**Stated exercise:**
Print the first line of the material below and each line after it, exactly as written, ending with the line that contains "return fillet(cell.edges().filter_by(GeomType.CIRCLE), 0.4)".

**Provided material:**
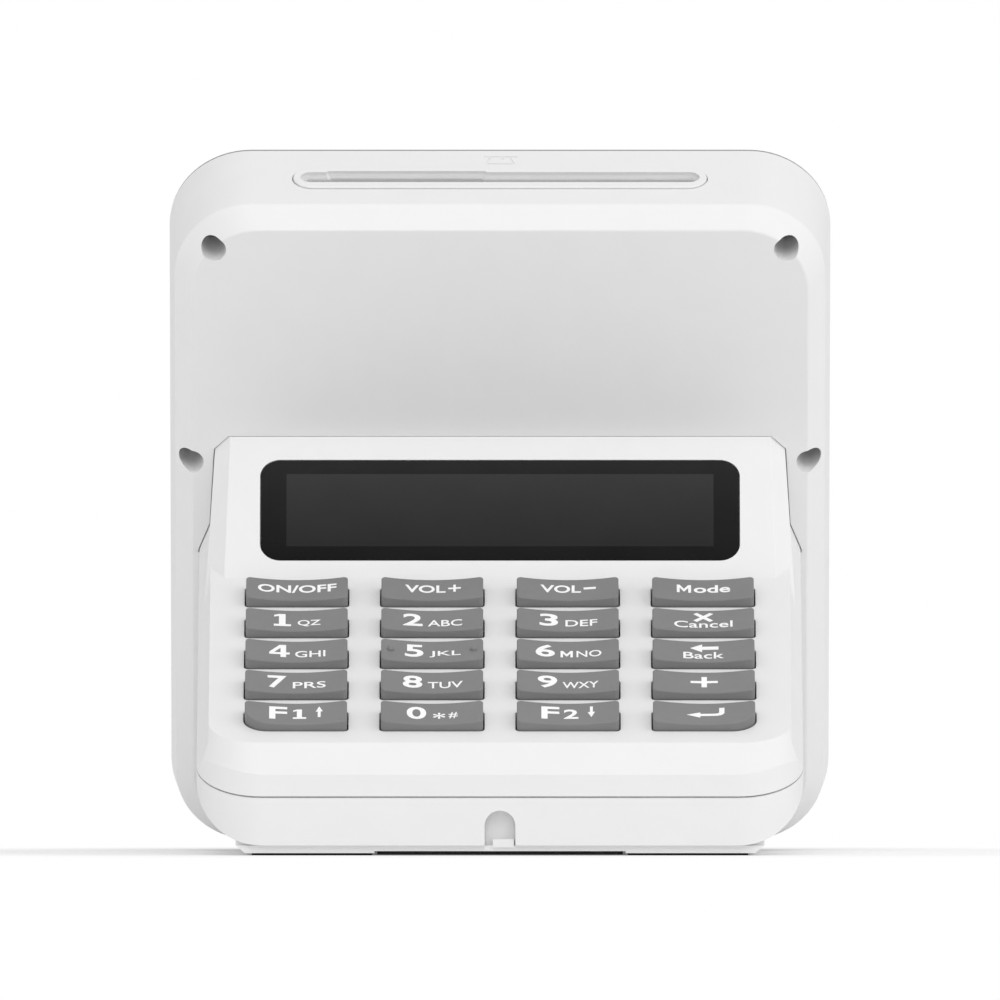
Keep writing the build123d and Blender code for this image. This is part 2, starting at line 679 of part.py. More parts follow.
def backup_cell():
    cell = cylinder_between(HEAD, -20, 30, 10.0, -MAIN_BOARD_FRONT + 0.4, -MAIN_BOARD_FRONT + 3.6)
    return fillet(cell.edges().filter_by(GeomType.CIRCLE), 0.4)


def speaker():
    rear = -MAIN_BOARD_FRONT - 1.8
    body = cylinder_between(HEAD, 0, 13.5, 8.5, rear - 2.4, rear)
    return body + cylinder_between(HEAD, 0, 13.5, 6.0, rear - 2.9, rear - 2.4)


# ---- Customer side ----

LENS = (84.0, 82.0, 5.0)
LENS_MIDDLE = 61.0
LENS_THICKNESS = 1.5
SCREEN_VIEW = (72.0, 54.0)
SCREEN_MIDDLE = 69.0
LIGHT_SITES = [(-15.0, 15.0), (-5.0, 15.0), (5.0, 15.0), (15.0, 15.0)]
LIGHT_SIZE = (6.0, 1.6, 0.79)
SPEAKER_SLOTS = [-6.0, -3.0, 0.0, 3.0, 6.0]
SPEAKER_HEIGHT = 8.2


def bezel_section(depth, inset):
    _, half, low, high, radius = HEAD_RIM
    return head_section(depth, half, low, high, radius, inset=inset)


def customer_bezel():
    rim = HEAD_RIM[0] + 0.02
    straight_end = HEAD_RIM[0] + BEZEL_STEP
    straight = loft([bezel_section(rim, 0.05), bezel_section(straight_end, 0.05)], ruled=True)
    taper = loft([bezel_section(straight_end, 0.05), bezel_section(BEZEL_BACK, BEZEL_TAPER)], ruled=True)
    bezel = straight + taper
    inner_depth = HEAD_RIM[0] + 1.5
    bezel -= loft([bezel_section(HEAD_RIM[0] - 1, 4.2), bezel_section(inner_depth, 4.2)], ruled=True)
    for x, y in both_sides(WELL_SITES):
        bezel += cylinder_between(HEAD, x, y, 2.6, -inner_depth - 0.2, -rim) & bezel_block()
    lens_pocket = Pos(0, LENS_MIDDLE) * rectangle(*LENS)
    bezel -= slab(HEAD, lens_pocket, -BEZEL_BACK - 1, -BEZEL_BACK + LENS_THICKNESS)
    screen_hole = Pos(0, SCREEN_MIDDLE) * rectangle(SCREEN_VIEW[0] + 1, SCREEN_VIEW[1] + 1, 0.5)
    bezel -= slab(HEAD, screen_hole, -BEZEL_BACK - 1, -HEAD_RIM[0] + 1)
    for x, y in LIGHT_SITES:
        bezel -= slab(HEAD, Pos(x, y) * rectangle(*LIGHT_SIZE), -BEZEL_BACK - 1, -HEAD_RIM[0] + 1)
    for x in SPEAKER_SLOTS:
        slot = SlotOverall(5.0, 1.2, rotation=90)
        bezel -= slab(HEAD, Pos(x, SPEAKER_HEIGHT) * slot, -BEZEL_BACK - 1, -HEAD_RIM[0] + 1)
    for x, y in both_sides(WELL_SITES):
        bezel -= cylinder_between(HEAD, x, y, 0.85, -HEAD_RIM[0] - 2.6, 0)
    return bezel


def bezel_block():
    return loft([bezel_section(HEAD_RIM[0] - 1, 0.05), bezel_section(BEZEL_BACK - 0.5, 2.2)], ruled=True)


def customer_lens():
    width, height, radius = LENS
    outline = Pos(0, LENS_MIDDLE) * rectangle(width - 2 * FIT, height - 2 * FIT, radius - FIT)
    return slab(HEAD, outline, -BEZEL_BACK, -BEZEL_BACK + LENS_THICKNESS - 0.05)


def customer_display():
    outline = Pos(0, SCREEN_MIDDLE) * rectangle(SCREEN_VIEW[0] + 5, SCREEN_VIEW[1] + 5, 0.6)
    return slab(HEAD, outline, -21.8, -18.4)


def nfc_antenna():
    ring = Pos(0, LENS_MIDDLE) * rectangle(83, 81, 3)
    hole = Pos(0, SCREEN_MIDDLE) * rectangle(SCREEN_VIEW[0] + 5.6, SCREEN_VIEW[1] + 5.6, 1)
    return slab(HEAD, ring - hole, -21.7, -21.2)


def status_light_pipe():
    """Four light windows on one bar."""
    bar = slab(HEAD, Pos(0, 15) * rectangle(38, 4, 1), -21.85, -20.9)
    for x, y in LIGHT_SITES:
        width, height, radius = LIGHT_SIZE
        outline = Pos(x, y) * rectangle(width - 2 * FIT, height - 2 * FIT, radius - FIT)
        bar += slab(HEAD, outline, -BEZEL_BACK, -21.6)
    return bar


def head_screws():
    return group([screw(HEAD, x, y, -WELL_DEPTH, 13.8, 0.8, 1.7, 1.2) for x, y in both_sides(WELL_SITES)])


# ---- Base contents and underside ----

def battery_pack():
    pack = Pos(0, FRONT_Y + 47, BASE_BOTTOM + WALL + 5.5) * Box(50, 36, 11)
    return fillet(pack.edges().filter_by(Axis.X), 2.5)


def board_link_flex():
    """Flat cable from the keypad board through the head wall to the main board."""
    left = 3.5
    width = 13.0
    thickness = 0.25
    start = PLATE.from_local_coords(Vector(0, 44.0, -BOARD_DEPTH - BOARD_THICKNESS - 0.15))
    middle = HEAD.from_local_coords(Vector(0, 27.0, 2.0))
    end = HEAD.from_local_coords(Vector(0, 33.0, -MAIN_BOARD_FRONT + 0.15))
    plane = Plane(origin=(left, 0, 0), x_dir=(0, 1, 0), z_dir=(1, 0, 0))
    path = Polyline((start.Y, start.Z), (middle.Y, middle.Z), (end.Y, end.Z))
    strip = offset(path, amount=thickness / 2, kind=Kind.INTERSECTION, side=Side.BOTH, closed=True)
    return extrude(plane * make_face(strip.edges()), amount=width)


def usb_socket():
    """Socket in the cable well's rear wall, with its mouth towards the front."""
    back = FRONT_Y + WALL + CABLE_WELL[1]
    shell = Pos(0, back - 3.6, BASE_BOTTOM + 4.0) * Box(8.94, 7.2, 3.26)
    shell = fillet(shell.edges().filter_by(Axis.Y), 1.5)
    mouth = Pos(0, back - 5.2, BASE_BOTTOM + 4.0) * Box(8.2, 5.2, 2.5)
    mouth = fillet(mouth.edges().filter_by(Axis.Y), 1.2)
    tongue = Pos(0, back - 4.6, BASE_BOTTOM + 4.0) * Box(6.6, 4.6, 0.7)
    return shell - mouth + tongue


PLATEAU_FRONT = 0.8       # underside plate's front edge behind the front wall
PLATEAU_BACK = 96.0
PAD_INNER = 19.2          # the two long rubber pads run between these half widths
PAD_OUTER = 37.2


def plateau_bar(x_low, x_high, z_low, z_high, taper):
    """Bar whose outer side draws in towards the table."""
    points = [(x_low, z_high), (x_high, z_high), (x_high - taper, z_low), (x_low, z_low)]
    plane = Plane(origin=(0, FRONT_Y + PLATEAU_FRONT, 0), x_dir=(1, 0, 0), z_dir=(0, -1, 0))
    return extrude(plane * make_face(Polyline(*points, close=True)), amount=-(PLATEAU_BACK - PLATEAU_FRONT))


def arch_ledge():
    """Small ledge that a cable rests on in the arched outlet."""
    low = BASE_BOTTOM - 0.3
    top = 2.45
    return Pos(0.5, FRONT_Y + 1.5, (low + top) / 2) * Box(3.2, 2.2, top - low)


def bottom_plate():
    plate = plateau_bar(-20, 20, CENTRE_LOW, BASE_BOTTOM, 0)
    bar = plateau_bar(PLATEAU_INNER, PLATEAU_HALF, PLATEAU_LOW, BASE_BOTTOM, PLATEAU_TAPER)
    plate = plate + bar + mirror(bar, Plane.YZ)
    tongue_height = ARCH_TOP - BASE_BOTTOM + 0.6
    tongue = Box(6.4, 1.0, tongue_height, align=(Align.CENTER, Align.MIN, Align.MIN))
    plate += Pos(0, FRONT_Y + WALL + FIT, BASE_BOTTOM - 0.2) * tongue
    plate += arch_ledge()
    for x, y in PLATE_SCREW_SITES:
        plate -= Pos(x, y, 0) * Cylinder(2.3, 1.7)
        plate -= Pos(x, y, 1) * Cylinder(1.0, 4)
    return plate


def foot_pad(side):
    length = PLATEAU_BACK - PLATEAU_FRONT - 4
    outline = rectangle(PAD_OUTER - PAD_INNER, length, 1.0)
    x_middle = side * (PAD_OUTER + PAD_INNER) / 2
    y_middle = FRONT_Y + (PLATEAU_FRONT + PLATEAU_BACK) / 2
    pad = slab(Plane.XY, Pos(x_middle, y_middle) * outline, 0, PLATEAU_LOW)
    for x, y in PLATE_SCREW_SITES:
        pad -= Pos(x, y, 0) * Cylinder(2.6, 4)
    return pad


def foot_pad_centre():
    length = PLATEAU_BACK - PLATEAU_FRONT - 4
    y = FRONT_Y + (PLATEAU_FRONT + PLATEAU_BACK) / 2
    return slab(Plane.XY, Pos(0, y) * rectangle(36.8, length, 1.0), 0.15, CENTRE_LOW)


def cover_screws():
    down = Plane(origin=(0, 0, 0), x_dir=(1, 0, 0), z_dir=(0, 0, -1))
    return group([screw(down, x, -y, -3.0, 15.0, 0.8, 1.9, 1.2) for x, y in COVER_SCREW_SITES])


def bottom_plate_screws():
    down = Plane(origin=(0, 0, 0), x_dir=(1, 0, 0), z_dir=(0, 0, -1))
    return group([screw(down, x, -y, -0.85, 4.5, 0.8, 2.0, 0.35) for x, y in PLATE_SCREW_SITES])


def write_parts():
    nodes = {
        "main_housing": main_housing(),
        "keypad_cover": keypad_cover(),
        "operator_window": operator_window(),
        "operator_lcd": operator_lcd(),
        "lcd_holder": lcd_holder(),
        "display_flex": display_flex(),
        "keypad_mat": keypad_mat(),
        "keypad_pcb": keypad_pcb(),
        "dome_contacts": dome_contacts(),
        "keypad_pcb_screws": keypad_pcb_screws(),
        "board_link_flex": board_link_flex(),
        "battery_pack": battery_pack(),
        "main_pcb": main_pcb(),
        "main_pcb_screws": main_pcb_screws(),
        "backup_cell": backup_cell(),
        "speaker": speaker(),
        "card_slot_bezel": card_slot_bezel(),
        "card_reader_body": card_reader_body(),
        "card_reader_contacts": card_reader_contacts(),
        "customer_bezel": customer_bezel(),
        "customer_lens": customer_lens(),
        "customer_display": customer_display(),
        "nfc_antenna": nfc_antenna(),
        "status_light_pipe": status_light_pipe(),
        "head_screws": head_screws(),
        "usb_socket": usb_socket(),
        "bottom_plate": bottom_plate(),
        "bottom_plate_screws": bottom_plate_screws(),
        "cover_screws": cover_screws(),
        "foot_pad_left": foot_pad(-1),
        "foot_pad_right": foot_pad(1),
        "foot_pad_centre": foot_pad_centre(),
    }
    for row, names in enumerate(KEY_NAMES):
        for column, name in enumerate(names):
            nodes[name] = key_cap(row, column)
    os.makedirs("parts", exist_ok=True)
    for name, shape in nodes.items():
        export_step(shape, f"parts/{name}.step")


write_parts()
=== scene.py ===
import json
from math import cos, hypot, radians, sin

import bmesh
import bpy
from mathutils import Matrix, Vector
from mathutils.bvhtree import BVHTree


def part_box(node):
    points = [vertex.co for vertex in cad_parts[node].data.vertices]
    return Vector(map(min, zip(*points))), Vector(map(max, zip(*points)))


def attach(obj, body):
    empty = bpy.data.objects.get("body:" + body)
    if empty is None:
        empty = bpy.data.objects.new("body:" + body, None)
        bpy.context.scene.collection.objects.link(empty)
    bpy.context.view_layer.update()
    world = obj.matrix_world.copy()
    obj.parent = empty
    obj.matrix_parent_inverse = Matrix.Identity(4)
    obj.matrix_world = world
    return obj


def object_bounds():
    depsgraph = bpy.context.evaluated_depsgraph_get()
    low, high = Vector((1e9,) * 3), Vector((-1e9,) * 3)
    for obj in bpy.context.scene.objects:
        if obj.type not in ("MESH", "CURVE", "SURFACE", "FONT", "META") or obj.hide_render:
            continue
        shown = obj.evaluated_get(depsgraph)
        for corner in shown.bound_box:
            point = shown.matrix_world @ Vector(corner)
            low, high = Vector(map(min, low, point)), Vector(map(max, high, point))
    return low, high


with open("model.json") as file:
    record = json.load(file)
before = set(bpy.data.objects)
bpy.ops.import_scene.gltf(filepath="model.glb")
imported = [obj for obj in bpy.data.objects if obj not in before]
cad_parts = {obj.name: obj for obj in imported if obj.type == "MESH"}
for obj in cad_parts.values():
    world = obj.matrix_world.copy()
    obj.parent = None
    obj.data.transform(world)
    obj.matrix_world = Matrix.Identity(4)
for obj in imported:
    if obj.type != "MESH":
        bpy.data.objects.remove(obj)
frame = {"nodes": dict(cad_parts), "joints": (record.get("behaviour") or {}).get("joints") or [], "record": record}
CAD_LOW, CAD_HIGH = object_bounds()
NODES = frame["nodes"]
MM = 0.001


# ---- Camera, floor and light ----

VIEW_WIDTH = 151.06 * MM          # width of the picture in the object's middle plane
VIEW_HEIGHT = 53.23 * MM          # height of the picture's middle above the table
LENS = 1700.0
SENSOR = 36.0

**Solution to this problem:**
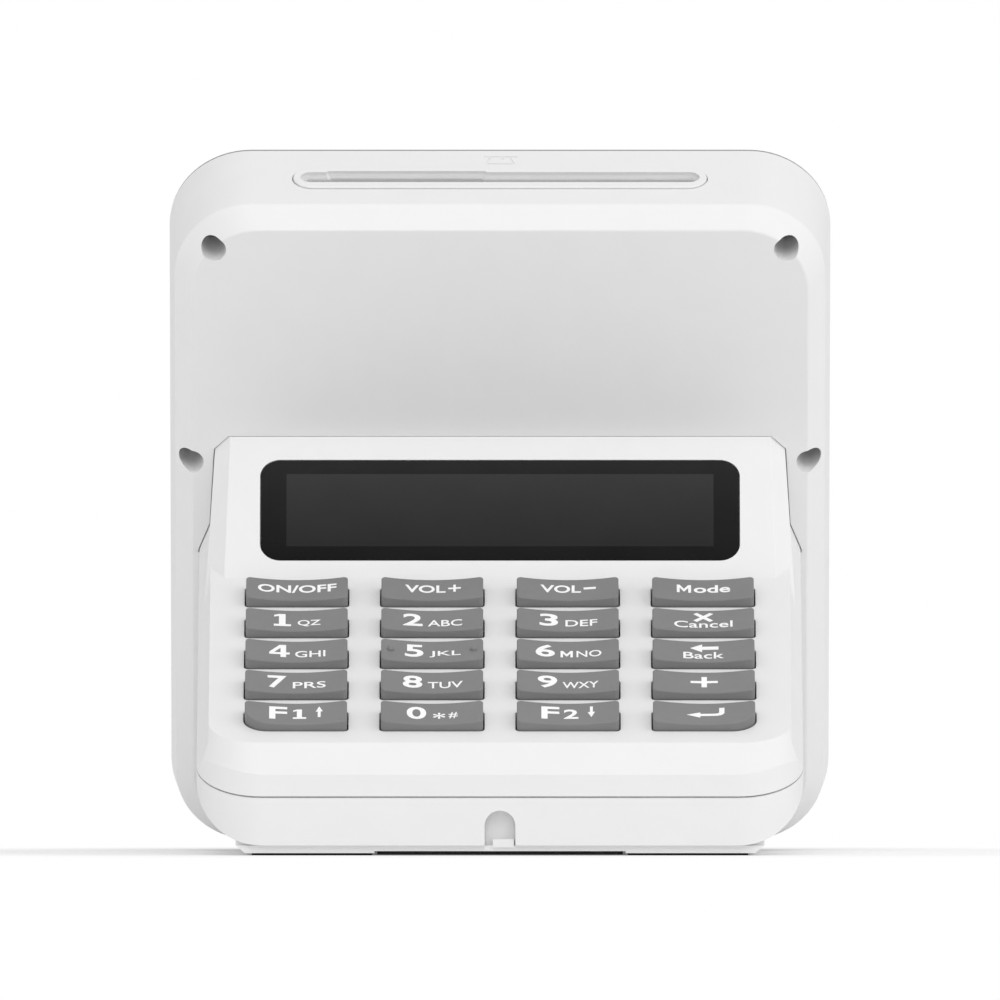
Keep writing the build123d and Blender code for this image. This is part 2, starting at line 679 of part.py. More parts follow.
def backup_cell():
    cell = cylinder_between(HEAD, -20, 30, 10.0, -MAIN_BOARD_FRONT + 0.4, -MAIN_BOARD_FRONT + 3.6)
    return fillet(cell.edges().filter_by(GeomType.CIRCLE), 0.4)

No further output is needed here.